Copy out each line of the material below with no changes.

- Data rows:
§
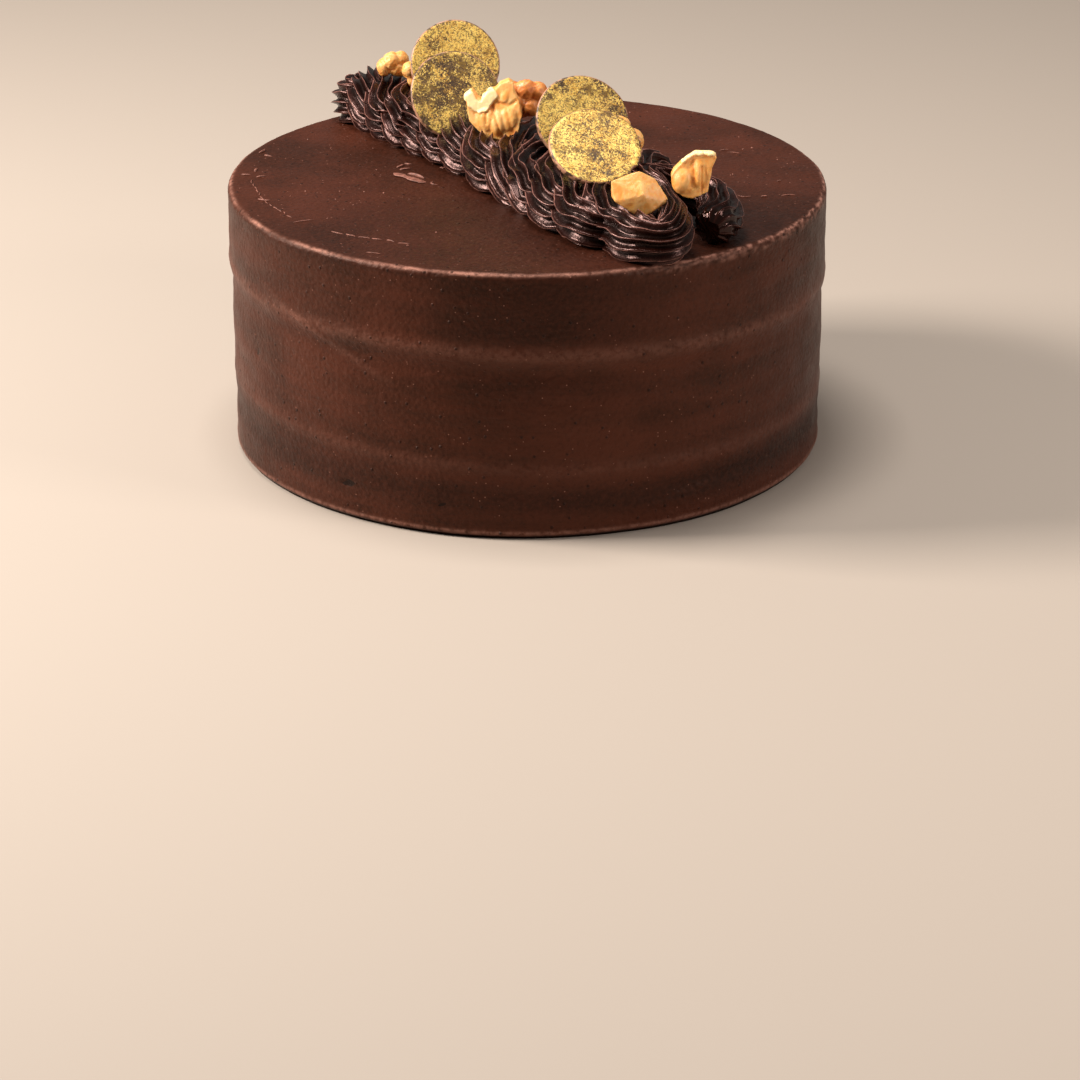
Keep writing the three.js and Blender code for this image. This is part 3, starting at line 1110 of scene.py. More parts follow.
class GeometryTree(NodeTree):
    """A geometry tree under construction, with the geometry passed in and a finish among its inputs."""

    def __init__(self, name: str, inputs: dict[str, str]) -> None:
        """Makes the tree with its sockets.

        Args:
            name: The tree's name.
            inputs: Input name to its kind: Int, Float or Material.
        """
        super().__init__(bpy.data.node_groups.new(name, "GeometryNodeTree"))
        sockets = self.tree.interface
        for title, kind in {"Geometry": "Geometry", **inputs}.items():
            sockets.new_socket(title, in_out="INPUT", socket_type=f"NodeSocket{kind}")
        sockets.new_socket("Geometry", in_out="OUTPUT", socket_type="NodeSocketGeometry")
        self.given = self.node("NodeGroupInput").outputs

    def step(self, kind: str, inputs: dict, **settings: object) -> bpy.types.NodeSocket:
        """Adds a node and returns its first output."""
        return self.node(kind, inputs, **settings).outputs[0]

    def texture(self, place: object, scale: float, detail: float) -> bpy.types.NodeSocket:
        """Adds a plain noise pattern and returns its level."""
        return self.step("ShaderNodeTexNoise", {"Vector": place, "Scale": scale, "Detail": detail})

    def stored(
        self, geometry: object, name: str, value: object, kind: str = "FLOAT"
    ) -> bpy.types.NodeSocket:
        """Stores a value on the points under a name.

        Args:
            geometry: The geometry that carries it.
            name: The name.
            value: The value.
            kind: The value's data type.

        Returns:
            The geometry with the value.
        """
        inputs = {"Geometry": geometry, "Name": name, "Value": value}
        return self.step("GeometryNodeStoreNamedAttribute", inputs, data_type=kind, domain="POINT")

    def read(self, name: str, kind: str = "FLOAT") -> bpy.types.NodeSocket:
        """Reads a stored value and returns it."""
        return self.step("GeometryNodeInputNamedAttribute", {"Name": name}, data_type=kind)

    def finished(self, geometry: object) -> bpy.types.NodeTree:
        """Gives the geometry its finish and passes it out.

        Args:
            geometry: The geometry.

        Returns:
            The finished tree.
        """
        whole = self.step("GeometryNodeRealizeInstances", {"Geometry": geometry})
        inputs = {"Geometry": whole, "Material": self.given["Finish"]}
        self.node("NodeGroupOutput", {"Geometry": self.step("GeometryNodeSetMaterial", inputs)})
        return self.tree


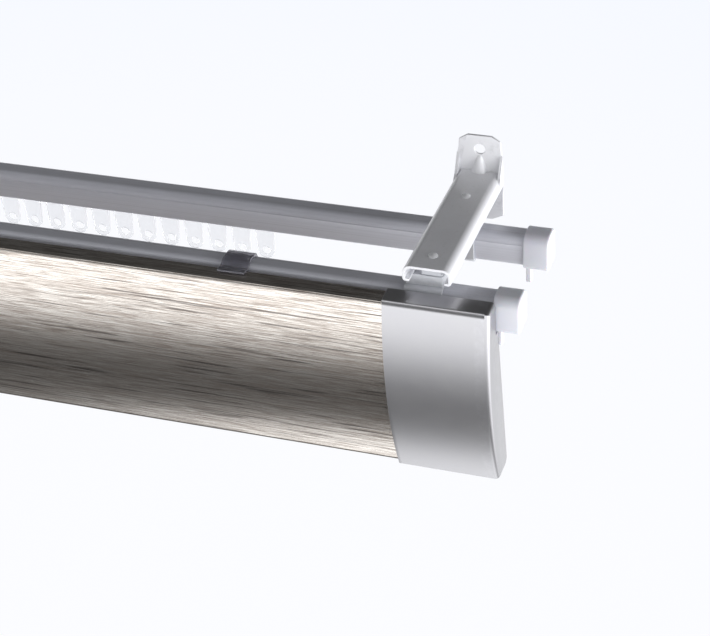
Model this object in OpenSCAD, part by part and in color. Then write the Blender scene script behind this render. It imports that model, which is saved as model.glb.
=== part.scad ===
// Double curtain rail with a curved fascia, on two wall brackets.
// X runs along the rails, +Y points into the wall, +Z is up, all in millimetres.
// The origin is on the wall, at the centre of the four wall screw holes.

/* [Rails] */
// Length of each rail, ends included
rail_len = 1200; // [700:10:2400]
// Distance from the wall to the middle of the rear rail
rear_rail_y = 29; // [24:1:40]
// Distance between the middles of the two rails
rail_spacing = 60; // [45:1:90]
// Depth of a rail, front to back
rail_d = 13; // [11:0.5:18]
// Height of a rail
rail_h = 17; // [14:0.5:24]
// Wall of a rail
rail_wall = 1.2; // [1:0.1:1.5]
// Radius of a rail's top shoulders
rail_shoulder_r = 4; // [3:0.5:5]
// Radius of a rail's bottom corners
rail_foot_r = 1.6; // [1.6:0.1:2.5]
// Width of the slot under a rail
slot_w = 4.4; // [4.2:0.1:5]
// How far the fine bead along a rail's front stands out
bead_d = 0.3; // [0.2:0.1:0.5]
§
- In response:
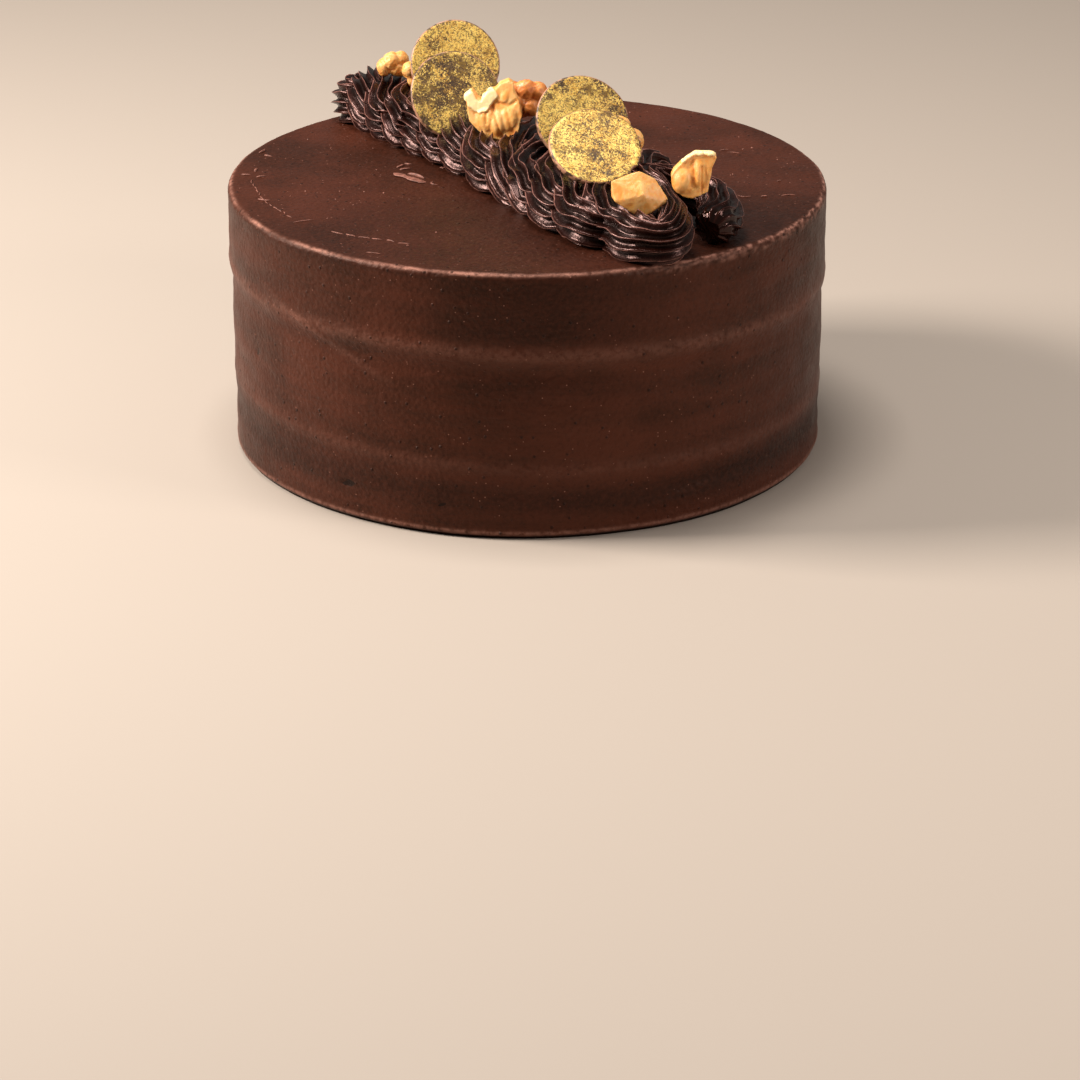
Keep writing the three.js and Blender code for this image. This is part 3, starting at line 1110 of scene.py. More parts follow.
class GeometryTree(NodeTree):
    """A geometry tree under construction, with the geometry passed in and a finish among its inputs."""

    def __init__(self, name: str, inputs: dict[str, str]) -> None:
        """Makes the tree with its sockets.

        Args:
            name: The tree's name.
            inputs: Input name to its kind: Int, Float or Material.
        """
        super().__init__(bpy.data.node_groups.new(name, "GeometryNodeTree"))
        sockets = self.tree.interface
        for title, kind in {"Geometry": "Geometry", **inputs}.items():
            sockets.new_socket(title, in_out="INPUT", socket_type=f"NodeSocket{kind}")
        sockets.new_socket("Geometry", in_out="OUTPUT", socket_type="NodeSocketGeometry")
        self.given = self.node("NodeGroupInput").outputs

    def step(self, kind: str, inputs: dict, **settings: object) -> bpy.types.NodeSocket:
        """Adds a node and returns its first output."""
        return self.node(kind, inputs, **settings).outputs[0]

    def texture(self, place: object, scale: float, detail: float) -> bpy.types.NodeSocket:
        """Adds a plain noise pattern and returns its level."""
        return self.step("ShaderNodeTexNoise", {"Vector": place, "Scale": scale, "Detail": detail})

    def stored(
        self, geometry: object, name: str, value: object, kind: str = "FLOAT"
    ) -> bpy.types.NodeSocket:
        """Stores a value on the points under a name.

        Args:
            geometry: The geometry that carries it.
            name: The name.
            value: The value.
            kind: The value's data type.

        Returns:
            The geometry with the value.
        """
        inputs = {"Geometry": geometry, "Name": name, "Value": value}
        return self.step("GeometryNodeStoreNamedAttribute", inputs, data_type=kind, domain="POINT")

    def read(self, name: str, kind: str = "FLOAT") -> bpy.types.NodeSocket:
        """Reads a stored value and returns it."""
        return self.step("GeometryNodeInputNamedAttribute", {"Name": name}, data_type=kind)

    def finished(self, geometry: object) -> bpy.types.NodeTree:
        """Gives the geometry its finish and passes it out.

        Args:
            geometry: The geometry.

        Returns:
            The finished tree.
        """
        whole = self.step("GeometryNodeRealizeInstances", {"Geometry": geometry})
        inputs = {"Geometry": whole, "Material": self.given["Finish"]}
        self.node("NodeGroupOutput", {"Geometry": self.step("GeometryNodeSetMaterial", inputs)})
        return self.tree


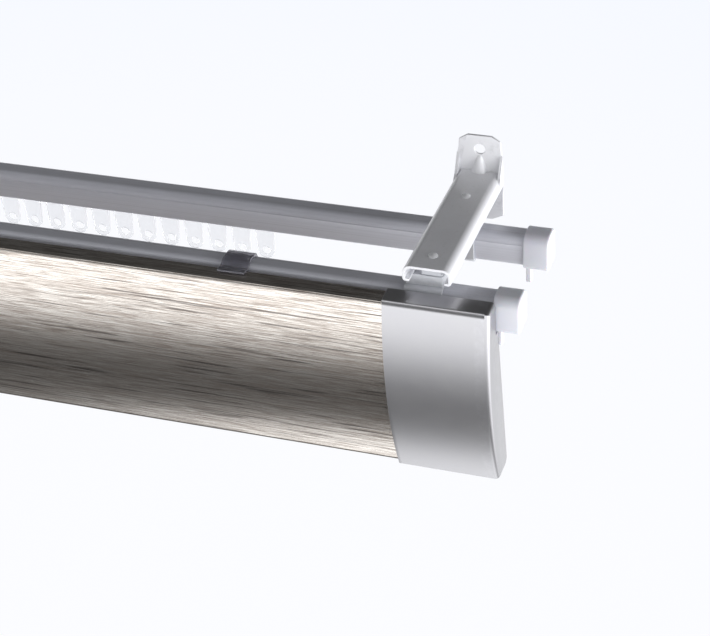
Model this object in OpenSCAD, part by part and in color. Then write the Blender scene script behind this render. It imports that model, which is saved as model.glb.
=== part.scad ===
// Double curtain rail with a curved fascia, on two wall brackets.
// X runs along the rails, +Y points into the wall, +Z is up, all in millimetres.
// The origin is on the wall, at the centre of the four wall screw holes.

/* [Rails] */
// Length of each rail, ends included
rail_len = 1200; // [700:10:2400]
// Distance from the wall to the middle of the rear rail
rear_rail_y = 29; // [24:1:40]
// Distance between the middles of the two rails
rail_spacing = 60; // [45:1:90]
// Depth of a rail, front to back
rail_d = 13; // [11:0.5:18]
// Height of a rail
rail_h = 17; // [14:0.5:24]
// Wall of a rail
rail_wall = 1.2; // [1:0.1:1.5]
// Radius of a rail's top shoulders
rail_shoulder_r = 4; // [3:0.5:5]
// Radius of a rail's bottom corners
rail_foot_r = 1.6; // [1.6:0.1:2.5]
// Width of the slot under a rail
slot_w = 4.4; // [4.2:0.1:5]
// How far the fine bead along a rail's front stands out
bead_d = 0.3; // [0.2:0.1:0.5]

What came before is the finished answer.